Corridor in the prison

An eerie abandoned cell
Let's talk about King Zog for a minute. Just because he came up, and how cool is that name? First the badass flag, now a king called Zog. What doesn't Albania have? I had heard of Zog before, but it was only in the Gjirokaster castle museum that I learned that he was really Albanian. I had assumed he had been parachuted in like the Greek royal family (thus making it extra ridiculous that Queen Elizabeth still apparently sulks about them being kicked out). His original surname was Zogolli, though, which I suppose sounds Turkish, because he changed it to the more Albanian Zogu later on. Apart from his name, Zog is interesting for allegedly surviving over 55 assassination attempts during his reign, as well as being shot in 1923 when he was an MP. Popular guy! Anyway, his reign was brought to an abrupt end by Mussolini invading the country, and he died in exile in France many years later. That's all I have on Zog.

Jules, King of the Castle

Jules and the "spy plane"
Another interesting feature of the castle is the so-called "American spy plane". An American pilot was forced to land in Tirana in the 1950s due to technical problems - not sure what he was doing in the area in the first place. The Communists let him go, but confiscated the plane and declared that they had captured an American spy plane.
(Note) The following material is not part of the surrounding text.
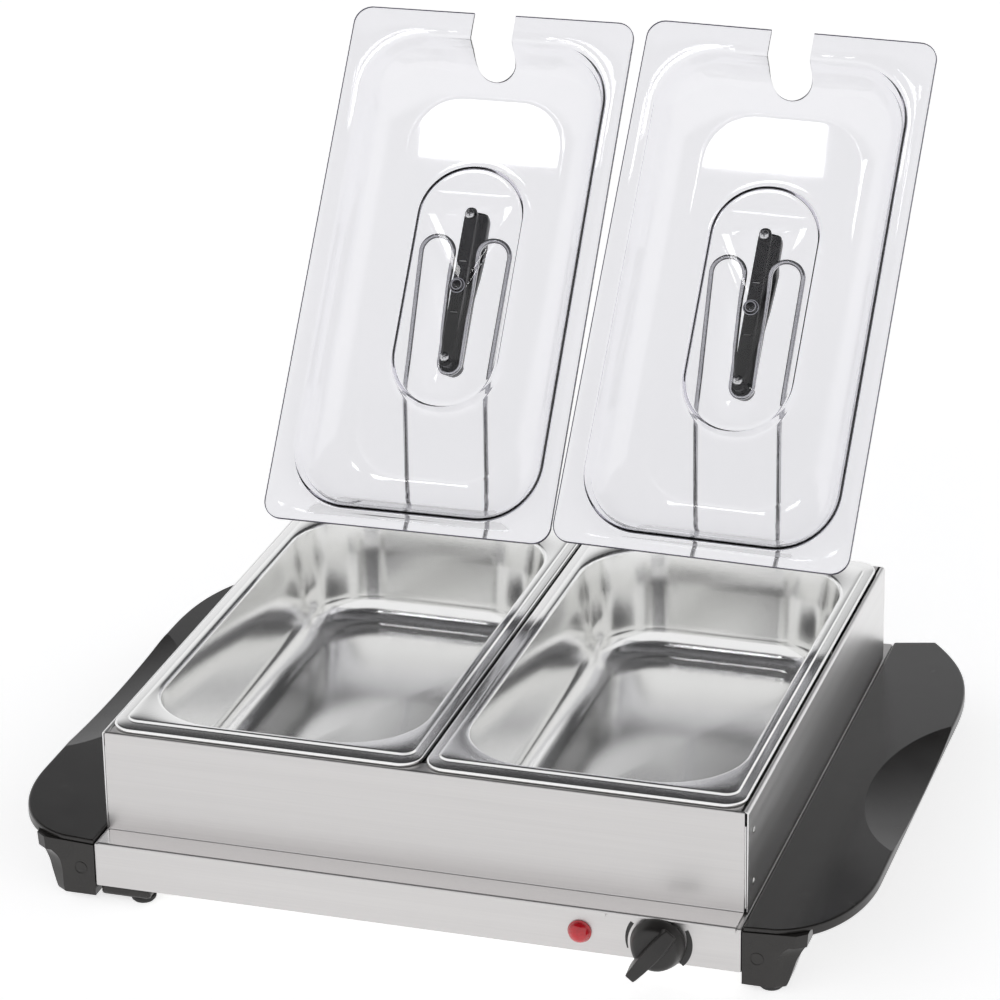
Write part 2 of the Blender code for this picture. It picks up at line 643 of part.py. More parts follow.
def stand(deck, side):
    """One bent wire: two legs, two shoulders, and a U between them that holds the handle."""
    along = Vector((0, math.sin(WIRE_LEAN), math.cos(WIRE_LEAN)))
    kink = Vector((0, WIRE_Y, WIRE_KINK_Z + STAND_RISE[side]))

    def upper(x, s):
        return Vector((x, 0, 0)) + kink + along * s

    shoulder_r = (SHOULDER_HALF - SLOT_HALF) / 2
    shoulder_x = SLOT_HALF + shoulder_r
    shoulder_s = ARCH_TOP - shoulder_r
    half = bent([(LEG_HALF, WIRE_Y, 0.0093), tuple(upper(LEG_HALF, 0)),
                 tuple(upper(SHOULDER_HALF, shoulder_s))], 0.030, 4)
    half += [upper(x, s) for x, s in arc((shoulder_x, shoulder_s), shoulder_r, 15, 180, 10)]
    half += [upper(x, s) for x, s in arc((0, U_BOTTOM + SLOT_HALF), SLOT_HALF, 0, -90, 6)]
    other = [Vector((-p.x, p.y, p.z)) for p in reversed(half[:-1])]
    x = SIDES[side] * LID_X + WIRE_SHIFT_X[side]
    tube(f"wire_stand_{side}", half + other, WIRE_R, "chromed wire", deck, (x, 0, 0))


# ---------------------------------------------------------------- lids

def lid(deck, side):
    """A clear domed lid seen from inside: local X across, Y up the lid, dome towards -Z."""
    lean_up = Vector((0, math.sin(LID_LEAN), math.cos(LID_LEAN)))
    edge = Vector((SIDES[side] * LID_X, LID_EDGE_Y, LID_EDGE_Z + STAND_RISE[side]))
    turn = (Matrix.Rotation(math.pi / 2 - LID_LEAN, 3, "X")
            @ Matrix.Rotation(LID_ROLL[side], 3, "Z")).to_euler()
    frame = empty(f"lid_frame_{side}", edge + lean_up * LID_HALF_LENGTH, turn, deck)
    lid_sheet(frame, side)
    lid_handle(frame, side)


def lid_sheet(frame, side):
    """The moulded sheet: flange, dome, handle well, spoon notch, screw holes and a boss."""
    flange = -0.0009
    dome_y = -0.0025
    rings = [rounded_rectangle(LID_HALF_X, LID_HALF_LENGTH, 0.0110, flange),
             rounded_rectangle(0.0772, 0.1497, 0.0370, flange, dome_y),
             rounded_rectangle(0.0757, 0.1482, 0.0360, -0.0026, dome_y),
             rounded_rectangle(0.0722, 0.1447, 0.0340, -0.0120, dome_y),
             rounded_rectangle(0.0670, 0.1395, 0.0330, -0.0200, dome_y),
             rounded_rectangle(0.0600, 0.1325, 0.0320, -0.0247, dome_y),
             rounded_rectangle(0.0500, 0.1225, 0.0310, -DOME_DEPTH, dome_y),
             rounded_rectangle(0.0345, 0.0775, 0.0340, -DOME_DEPTH, HANDLE_V),
             rounded_rectangle(0.0336, 0.0766, 0.0331, -DOME_DEPTH + 0.0012, HANDLE_V),
             rounded_rectangle(0.0326, 0.0756, 0.0321, -WELL_DEPTH - 0.0014, HANDLE_V),
             rounded_rectangle(0.0312, 0.0742, 0.0307, -WELL_DEPTH, HANDLE_V)]
    name = f"lid_{side}"
    cover = place(name, loft_mesh(name, rings), "clear plastic", frame)
    thicken(cover, LID_SHEET)
    notch_r = 0.0130
    notch_y = 0.1415
    ring = arc((0, notch_y), notch_r, 180, 360, 12) + [(notch_r, 0.180), (-notch_r, 0.180)]
    slot = loft_mesh(name + "_slot", [[(x, y, z) for x, y in ring] for z in (-0.040, 0.010)],
                     cap_first=True)
    combine(cover, place(slot.name, slot, None, frame))
    for sign in (-1, 1):
        at = (0, HANDLE_V + sign * SCREW_PITCH / 2, -WELL_DEPTH)
        cutter_disc(cover, 0.0020, at, "Z", 0.004, 16)
    boss = disc_mesh(name + "_boss", 0.0046, 0.0, 0.0030, "Z", 20)
    place_at = (0, HANDLE_V, -WELL_DEPTH)
    combine(cover, place(boss.name, boss, None, frame, place_at), "UNION")


def lid_handle(frame, side):
    """A black T-section handle behind the well floor, and its two screws."""
    foot = -WELL_DEPTH - LID_SHEET / 2 - GAP
    under = -0.0355
    sections = [(0.0040, 0.0505, foot), (0.0040, 0.0505, under), (0.0072, 0.0520, under - 0.0002),
                (0.0078, 0.0526, under - 0.0012), (0.0078, 0.0526, under - 0.0060),
                (0.0066, 0.0512, under - 0.0085), (0.0040, 0.0480, under - 0.0098)]
    rings = [rounded_rectangle(x, y, x - 0.0004, z, 0.0, 4) for x, y, z in sections]
    name = f"lid_handle_{side}"
    mesh = loft_mesh(name, rings, cap_first=True)
    grip = place(name, mesh, "black plastic", frame, (0, HANDLE_V, 0))
    for i, sign in enumerate((1, -1)):
        bore = disc_mesh(name + "_bore", 0.0018, foot - 0.008, foot + 0.002, "Z", 14)
        at = (0, HANDLE_V + sign * SCREW_PITCH / 2, 0)
        combine(grip, place(bore.name, bore, None, frame, at))
        head = [(0.0, 0.0016), (0.0020, 0.0015), (0.0029, 0.0009), (0.0030, 0.0003),
                (0.0014, 0.0003), (0.0014, -0.0095), (0.0, -0.0095)]
        seat = -WELL_DEPTH + LID_SHEET / 2
        turned(f"handle_screw_{side}_{i + 1}", head, "zinc", frame,
               (0, HANDLE_V + sign * SCREW_PITCH / 2, seat), steps=16)


deck_frame = empty("deck", (0, DECK_Y, DECK_Z))
base_shell(deck_frame)
bottom_plate(deck_frame)
feet(deck_frame)
knob(deck_frame)
controls(deck_frame)
heating(deck_frame)
inlet(deck_frame)
pan_frame(deck_frame)
for hand in SIDES:
    wing(deck_frame, hand)
    leg_block(deck_frame, hand, "front")
    leg_block(deck_frame, hand, "rear")
    stand_socket(deck_frame, hand)
    pan(deck_frame, hand)
    stand(deck_frame, hand)
    lid(deck_frame, hand)
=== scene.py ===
"""Looks for the twin buffet server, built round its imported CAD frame."""
import math

import bmesh
import bpy
from mathutils import Matrix, Vector


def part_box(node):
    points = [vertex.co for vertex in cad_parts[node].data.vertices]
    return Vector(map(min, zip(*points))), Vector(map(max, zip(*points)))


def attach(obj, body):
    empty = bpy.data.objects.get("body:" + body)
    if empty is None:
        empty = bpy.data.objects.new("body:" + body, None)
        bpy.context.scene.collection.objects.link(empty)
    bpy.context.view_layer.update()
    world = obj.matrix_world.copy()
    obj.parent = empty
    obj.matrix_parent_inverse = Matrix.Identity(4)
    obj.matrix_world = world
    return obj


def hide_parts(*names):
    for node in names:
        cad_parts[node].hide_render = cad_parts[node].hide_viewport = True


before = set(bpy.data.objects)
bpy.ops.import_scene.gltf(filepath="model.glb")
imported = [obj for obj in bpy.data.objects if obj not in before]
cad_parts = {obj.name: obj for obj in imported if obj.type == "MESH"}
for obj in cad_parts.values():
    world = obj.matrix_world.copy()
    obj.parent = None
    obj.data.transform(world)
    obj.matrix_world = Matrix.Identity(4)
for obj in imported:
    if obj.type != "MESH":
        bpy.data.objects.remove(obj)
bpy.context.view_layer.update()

# ---------------------------------------------------------------- places read from the frame
PAN_LOW, PAN_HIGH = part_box("pan_left")
BASE_LOW, BASE_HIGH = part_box("base_shell")
DECK = Vector((0.0, (PAN_LOW.y + PAN_HIGH.y) / 2, BASE_HIGH.z))     # middle of the base's top
BASE_HALF_X = BASE_HIGH.x
BASE_FRONT = BASE_LOW.y - DECK.y
BASE_REAR = BASE_HIGH.y - DECK.y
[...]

And here it still is at Gjirokaster castle.

Windy up there

View from the castle - not quite as pretty as the view from Berat castle, but that was really incredible



The old town viewed from the castle
We probably could have seen a bit more if we had stayed longer in Gjirokaster, but we managed to pack the Skenduli house, Ethnographic museum, the castle with its museum, and watching the F1 all into one afternoon, and set out again first thing the next day for the longest drive of our trip, across country to Korçe.